The private sector in Cuba now enjoys a certain degree of economic liberation, but blacks are not well positioned to take advantage of it. We inherited more than three centuries of slavery during the Spanish colonial era. Racial exclusion continued after Cuba became independent in 1902, and a half century of revolution since 1959 has been unable to overcome it.

In the early 1990s, after the cold war ended, Fidel Castro embarked on economic reforms that his brother and successor, Raúl, continues to pursue. Cuba had lost its greatest benefactor, the Soviet Union, and plunged into a deep recession that came to be known as the “Special Period.” There were frequent blackouts. Public transportation hardly functioned. Food was scarce. To stem unrest, the government ordered the economy split into two sectors: one for private businesses and foreign-oriented enterprises, which were essentially permitted to trade in United States dollars, and the other, the continuation of the old socialist order, built on government jobs that pay an average of $20 a month.

It’s true that Cubans still have a strong safety net: most do not pay rent, and education and health care are free. But the economic divergence created two contrasting realities that persist today. The first is that of white Cubans, who have leveraged their resources to enter the new market-driven economy and reap the benefits of a supposedly more open socialism. The other reality is that of the black plurality, which witnessed the demise of the socialist utopia from the island’s least comfortable quarters.

Putting aside the ridiculous notion that there is anything about the quality of life in Cuba that is worth celebrating in any significant way—dissidents have pointed out that when it comes to claims about “free health care” in Cuba, those claims are overblown and even if they aren’t, they are not worth the tyranny and oppression that Cubans experience at the hands of the Castro regime—this passage certainly reads more like the revolution for Afro-Cubans has not begun, not that it has not yet finished, a conclusion reinforced by reading the following passage:

Racism in Cuba has been concealed and reinforced in part because it isn’t talked about. The government hasn’t allowed racial prejudice to be debated or confronted politically or culturally, often pretending instead as though it didn’t exist. Before 1990, black Cubans suffered a paralysis of economic mobility while, paradoxically, the government decreed the end of racism in speeches and publications. To question the extent of racial progress was tantamount to a counterrevolutionary act. This made it almost impossible to point out the obvious: racism is alive and well.

So, good call by the Times on the headline. The fact of the matter is that there is a massive amount of racism alive and well in Cuba, the government has done nothing whatsoever to combat it, and Roberto Zurbano was likely sacked for having pointed it out. I am pretty sure that the headline of the piece did not drive him from his post; rather, the content did. But to the extent that headlines matter, the Times chose the right one. I am glad to see that I agree with them on some things.

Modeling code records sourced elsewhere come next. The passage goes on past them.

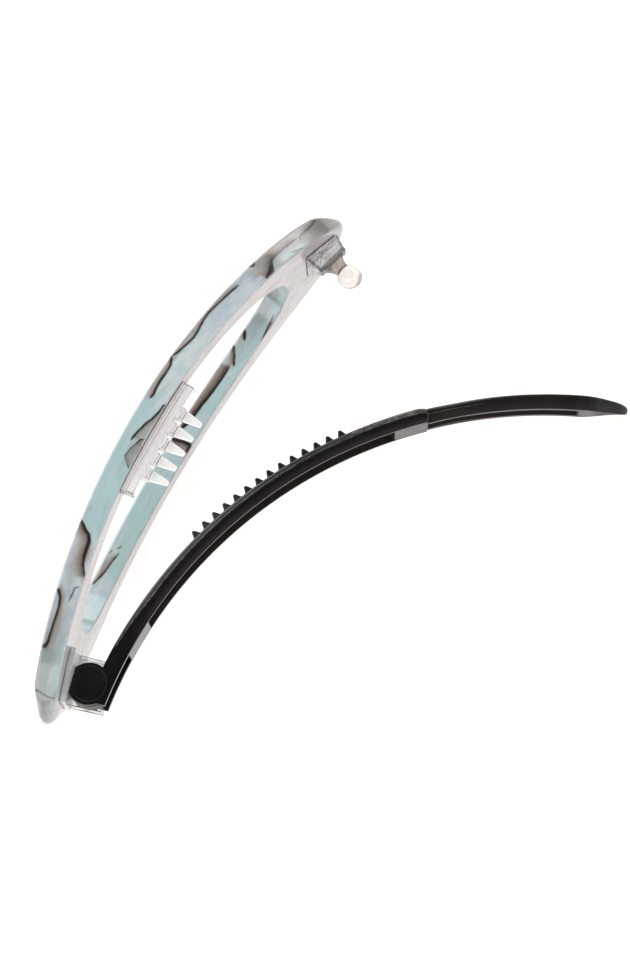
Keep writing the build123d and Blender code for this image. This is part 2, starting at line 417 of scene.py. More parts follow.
@dataclass(frozen=True)
class BlackPlastic:
    """Satin black moulded plastic with a faint grain.

    It is polished where the attribute polish is 1 and rougher where that is below 0, greyed in speckles
    where its attribute for scuffs and highlights is 1, partly scuffing and partly a painted highlight, and
    lighter and a little brown where its painted-light attribute is 1, a painted gradient of light. The
    waves are counts to a metre.
    """

    black: tuple = (0.0024, 0.002, 0.0018)
    bloom: tuple = (0.0078, 0.0066, 0.006)
    # Grey of scuffs and of a painted highlight
    wear_and_highlight_tone: tuple = (0.125, 0.115, 0.106)
    # Lighter, browner tone of the painted light, laid on as a painted gradient of light
    painted_light_tone: tuple = (0.023, 0.0165, 0.0145)
    roughness: float = 0.25
    polished: float = 0.1
    patch_waves: float = 240.0
    grain_waves: float = 5200.0
    speck_waves: float = 2300.0
    scuff_waves: float = 700.0
    scuff_stretch: tuple = (1.0, 3.0, 3.0)
    grain_depth: float = 0.000025

    def material(self, name: str) -> bpy.types.Material:
        """Makes the material.

        Args:
            name: name of the material.
        Returns:
            The material.
        """
        g = Graph(name)
        place = g.place()
        patch = g.noise(place, self.patch_waves, detail=4.0, warp=0.6)
        grain = g.noise(place, self.grain_waves, detail=2.0)
        speck = g.noise(place, self.speck_waves, warp=0.5)
        scuff = g.noise(g.scaled(place, self.scuff_stretch), self.scuff_waves, detail=4.0, warp=0.4)
        scuff = scuff.step(0.56, 0.74)
        worn, polish = g.attribute("worn"), g.attribute("polish")
        base = g.mix(self.black, self.bloom, patch.step(0.35, 0.75) * 0.7 + scuff * 0.3)
        # Painted light: lighter and browner where the painted-light attribute is 1
        base = g.mix(base, self.painted_light_tone, g.attribute("dust") * (0.6 + 0.7 * patch))
        # Speckled grey: partly scuffing and partly a painted highlight on the bead, the ridge and the strap's end
        base = g.mix(base, self.wear_and_highlight_tone, worn * speck.step(0.36, 0.62) * (0.45 + 0.9 * patch))
        rough = self.roughness + patch * 0.12 + scuff * 0.1
        rough = rough * (1.0 - polish) + polish * (self.polished + grain * 0.05)
        normal = g.bump(grain * 0.5 + patch * 0.3 + speck * worn * 0.6, self.grain_depth, 0.35)
        return g.finish(Base_Color=base, Roughness=rough, Normal=normal, IOR=BLACK_IOR, Specular_IOR_Level=0.55)


# The clip's frame and the arcs that its pieces follow


@dataclass(frozen=True)
class ClipFrame:
    """The clip's own frame, as it lies on the floor."""

    origin: Array
    axes: Array

    @classmethod
    def from_record(cls, record: dict, hinge: Pair) -> "ClipFrame":
        """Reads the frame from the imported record.

        Args:
            record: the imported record, whose joint gives Z and whose slot mount gives Y.
            hinge: the hinge's X and Y in the clip's frame.
        Returns:
            The frame.
        """
        joint = record["behaviour"]["joints"][0]
        along_z = np.array(joint["axis"])
        mount = next(m for m in record["mounts"] if m["name"] == "hair_slot")
        along_y = np.array(mount["axis"])
        along_z /= np.linalg.norm(along_z)
        along_y -= along_z * (along_y @ along_z)
        along_y /= np.linalg.norm(along_y)
        axes = np.stack([np.cross(along_y, along_z), along_y, along_z])
        return cls(np.array(joint["pos_m"]) / MM - np.array([*hinge, 0.0]) @ axes, axes)

    def place(self, points: Array) -> Array:
        """Millimetres in the clip's frame to metres in the row frame."""
        return (self.origin + points @ self.axes) * MM

    def turn(self, direction: Triple) -> Vector:
        """A direction of the clip's frame in the row frame."""
        return Vector(np.array(direction) @ self.axes).normalized()


@dataclass(frozen=True)
class Arc:
    """A bent sheet: x = cx + (r + depth) sin(turn), y = cy + (r + depth) cos(turn), turn = along / r + start."""

    centre: Pair
    radius: float
    start_degrees: float = 0.0

    def bend(self, along: Array, across: Array, depth: Array) -> Array:
        """Bends sheet coordinates into the clip's frame.

        Args:
            along: millimetres along the arc at its own radius.
            across: millimetres along Z.
            depth: millimetres away from the arc's centre.
        Returns:
            Points with a last axis of three.
        """
        turn = along / self.radius + math.radians(self.start_degrees)
        reach = self.radius + depth
        x = self.centre[0] + reach * np.sin(turn)
        y = self.centre[1] + reach * np.cos(turn)
        return stacked(x, y, across)

    def along(self, degrees: float) -> float:
        """Millimetres along the arc at an angle."""
        return math.radians(degrees) * self.radius


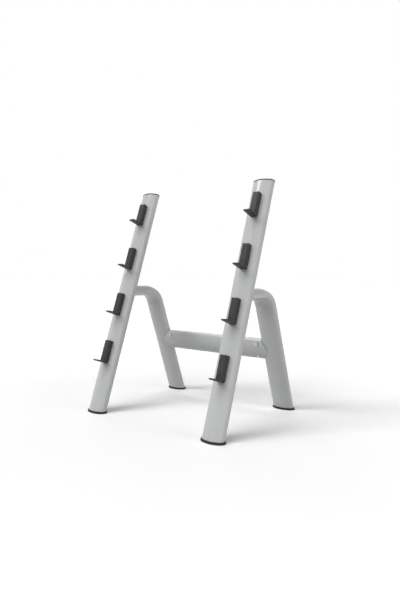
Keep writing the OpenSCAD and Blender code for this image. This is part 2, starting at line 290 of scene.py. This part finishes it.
def place_copies(name, part_data, places, material):
    """One mesh with a copy of part_data at each place, made by the place_copies tree."""
    points = bpy.data.meshes.new(name + "_points")
    points.from_pydata([tuple(m.translation) for m in places], [], [])
    turns = points.attributes.new("turn", "FLOAT_VECTOR", "POINT")
    for i, m in enumerate(places):
        turns.data[i].vector = m.to_euler("XYZ")
    part = new_object(name + "_part", part_data)
    made = place_tree().run(points, name, {"Part": part, "Material": material})
    bpy.data.objects.remove(part)
    return made


def bead_tree():
    """A weld bead along a closed line of edges, with a ripple at each puddle."""
    tree = Tree("weld_bead", (
        ("Bead radius", "NodeSocketFloat"), ("Ripple pitch", "NodeSocketFloat"),
        ("Ripple depth", "NodeSocketFloat"), ("Material", "NodeSocketMaterial")))
    given = tree.entry.outputs
    pitch = given["Ripple pitch"]
    line = tree.add("GeometryNodeMeshToCurve", {"Mesh": given["Geometry"]})
    spaced = tree.add("GeometryNodeResampleCurve", {
        "Curve": line.outputs[0], "Length": tree.math("DIVIDE", pitch, 6.0)}, mode="LENGTH")
    spot = tree.add("GeometryNodeSplineParameter")
    phase = tree.math("MULTIPLY", tree.math("DIVIDE", spot.outputs["Length"], pitch), math.pi)
    ripple = tree.math("ABSOLUTE", tree.math("SINE", phase))
    drift = tree.add("ShaderNodeTexNoise", {"Scale": 60.0, "Detail": 1.0}, noise_dimensions="3D")
    uneven = tree.math("MULTIPLY", tree.math("SUBTRACT", drift.outputs[0], 0.5), 0.35)
    wave = tree.math("MULTIPLY", tree.math("SUBTRACT", ripple, 0.6), given["Ripple depth"])
    size = tree.math("ADD", tree.math("ADD", 1.0, wave), uneven)
    radius = tree.math("MULTIPLY", size, given["Bead radius"])
    sized = tree.add("GeometryNodeSetCurveRadius", {"Curve": spaced.outputs[0], "Radius": radius})
    ring = tree.add("GeometryNodeCurvePrimitiveCircle", {"Resolution": 14, "Radius": 1.0})
    skin = tree.add("GeometryNodeCurveToMesh", {
        "Curve": sized.outputs[0], "Profile Curve": ring.outputs[0], "Scale": radius})
    smooth = tree.add("GeometryNodeSetShadeSmooth", {"Geometry": skin.outputs[0]})
    tree.close(smooth.outputs[0])
    return tree


# ---- Materials

class Finish(Nodes):
    """One procedural material on Object coordinates."""

    def __init__(self, name):
        self.material = bpy.data.materials.new(name)
        self.material.use_nodes = True
        super().__init__(self.material.node_tree)
        self.coords = self.add("ShaderNodeTexCoord").outputs["Object"]

    def noise(self, scale, detail=2.0, stretch=None, rough=0.5, turn=(0.0, 0.0, 0.0)):
        where = self.coords
        if stretch:
            where = self.add("ShaderNodeMapping", {
                "Vector": where, "Scale": stretch, "Rotation": turn}).outputs[0]
        return self.add("ShaderNodeTexNoise", {
            "Vector": where, "Scale": scale, "Detail": detail, "Roughness": rough}).outputs[0]

    def ramp(self, factor, stops):
        """Blends between (position, value) stops; a value is a grey or a colour."""
        node = self.add("ShaderNodeValToRGB", {"Fac": factor})
        elements = node.color_ramp.elements
        while len(elements) < len(stops):
            elements.new(0.5)
        for element, (position, value) in zip(elements, stops):
            element.position = position
            tint = (value,) * 3 if isinstance(value, float) else tuple(value)[:3]
            element.color = (*tint, 1.0)
        return node.outputs[0]

    def blend(self, factor, a, b):
        node = self.add("ShaderNodeMix", {0: factor, 6: a, 7: b}, data_type="RGBA")
        return node.outputs[2]

    def near_floor(self, low, high, most):
        """Falls from most at height low to 0 at height high."""
        height = self.add("ShaderNodeSeparateXYZ", {"Vector": self.coords}).outputs["Z"]
        return self.add("ShaderNodeMapRange", {
            "Value": height, "From Min": low, "From Max": high, "To Min": most,
            "To Max": 0.0}).outputs[0]

    def bump(self, height, depth, strength=1.0, below=None):
        values = {"Height": height, "Distance": depth, "Strength": strength}
        if below is not None:
            values["Normal"] = below
        return self.add("ShaderNodeBump", values).outputs[0]

    def surface(self, values, links):
        """Ends the material: values sit on the shader's own sockets, links come from nodes."""
        shader = self.add("ShaderNodeBsdfPrincipled", {**values, **links})
        out = self.add("ShaderNodeOutputMaterial", {"Surface": shader.outputs[0]})
        out.is_active_output = True
        return self.material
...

And yes, before anyone says anything, I think that the embargo against Cuba has proven to be stupid and pointless. We trade with the Chinese—who are still technically communists—and everyone trades with the Cubans, so I see no reason why we shouldn’t trade with the Cubans as well; it will give American industries access to markets, put more Cubans in touch with more Americans, and possibly engender changes in Cuban society and politics. I am all for dropping the embargo. But I am also for calling things by their proper names, and when it comes to Cuba’s treatment of its Afro-Cuban population, I am all for calling that treatment “racism.”

Nota Bene: Incidentally, is it just me or do others find it weird that the same people who demand that we boycott, divest from and sanction Israel for its relations with the Palestinians simultaneously seem to have little problem with dropping the boycott against Cuba, despite the persistence of racism when it comes to dealings with the Afro-Cuban population? I am willing to drop the embargo because I don’t think that it serves American interests to continue it, but at least I am willing to acknowledge the presence of racism in Cuba, which is more than the Boycott/Divestment/Sanctions-from/on Israel crowd is willing to do.

Some Facts about Sequestration that the New York Times Fails to Understand

Sequestration, by the Times’s own admission, “will not stop to contemplate whether [the programs it cuts] are the right programs to cut; it is entirely indiscriminate, slashing programs whether they are bloated or essential.” And yet, the Times pretends throughout its unsigned editorial—I wouldn’t want to put my name on it either—that sequestration represents the only pathway by which center-right policymakers want to shrink government, or at least reduce the growth of government.

This, of course, is a silly argument, but one that has great sway in the epistemically closed world in which the Times finds its most ardent fans. Few, if any small-government libertarians and conservatives would propose to shrink government in the manner that sequestration calls for; they would by contrast be more than willing to reduce government “substantially, but thoughtfully, considering the nation’s needs” via regular order as contemplated by the traditional appropriations process. The problem, however, is that it has been nearly four years(!) since Senate Democrats passed a budget—we have been operating on continuing resolutions since then—and there is no Fiscal Grand Bargain in the offing, especially not with a White House that signaled its intention very early after the November elections to make war with Republicans during the president’s second term, and which doubled and tripled down on those intentions in the inaugural and State of the Union addresses. Because the parties don’t appear to be in a mood to deal, and because any further delay in getting our fiscal house in order might further jeopardize our credit rating, we have the sequester to force matters along. Either the parties get their respective acts together, or we get the meat cleaver.

Am I happy about the sequester? Of course not; it’s a dumb way to grapple with fiscal issues. But instruments like the sequester get designed and implemented because national leaders too often become shirkers of responsibility. If elected officials stepped up and did their jobs, we might have nice(r) things.

Would it be too much to ask that the Times remember all of this? Would it be too much to ask that it refrain from implying—and the Times does more than imply—that sequestration has come about because too many representatives and senators have worn out their copies of The Conscience of a Conservative and their DVDs of Ronald Reagan’s first inaugural? Would it be too much to ask that the Times recall in its editorials that Democrats joined Republicans in implementing the sequestration mechanism to force themselves and each other to act And while I am asking questions, would it be too much to ask that the Times remember which president signed the sequester into law? Here’s a hint; he’s the current Democrat-in-Chief.

Some might wonder why I bother asking these questions. After all, the irresponsibility of elected officials is not the only reason why we can’t have nice(r) things. Journalists aren’t exactly setting records these days either.

(Nota bene: Not being the New York Times, I have no problems with my name being associated with this blog post.)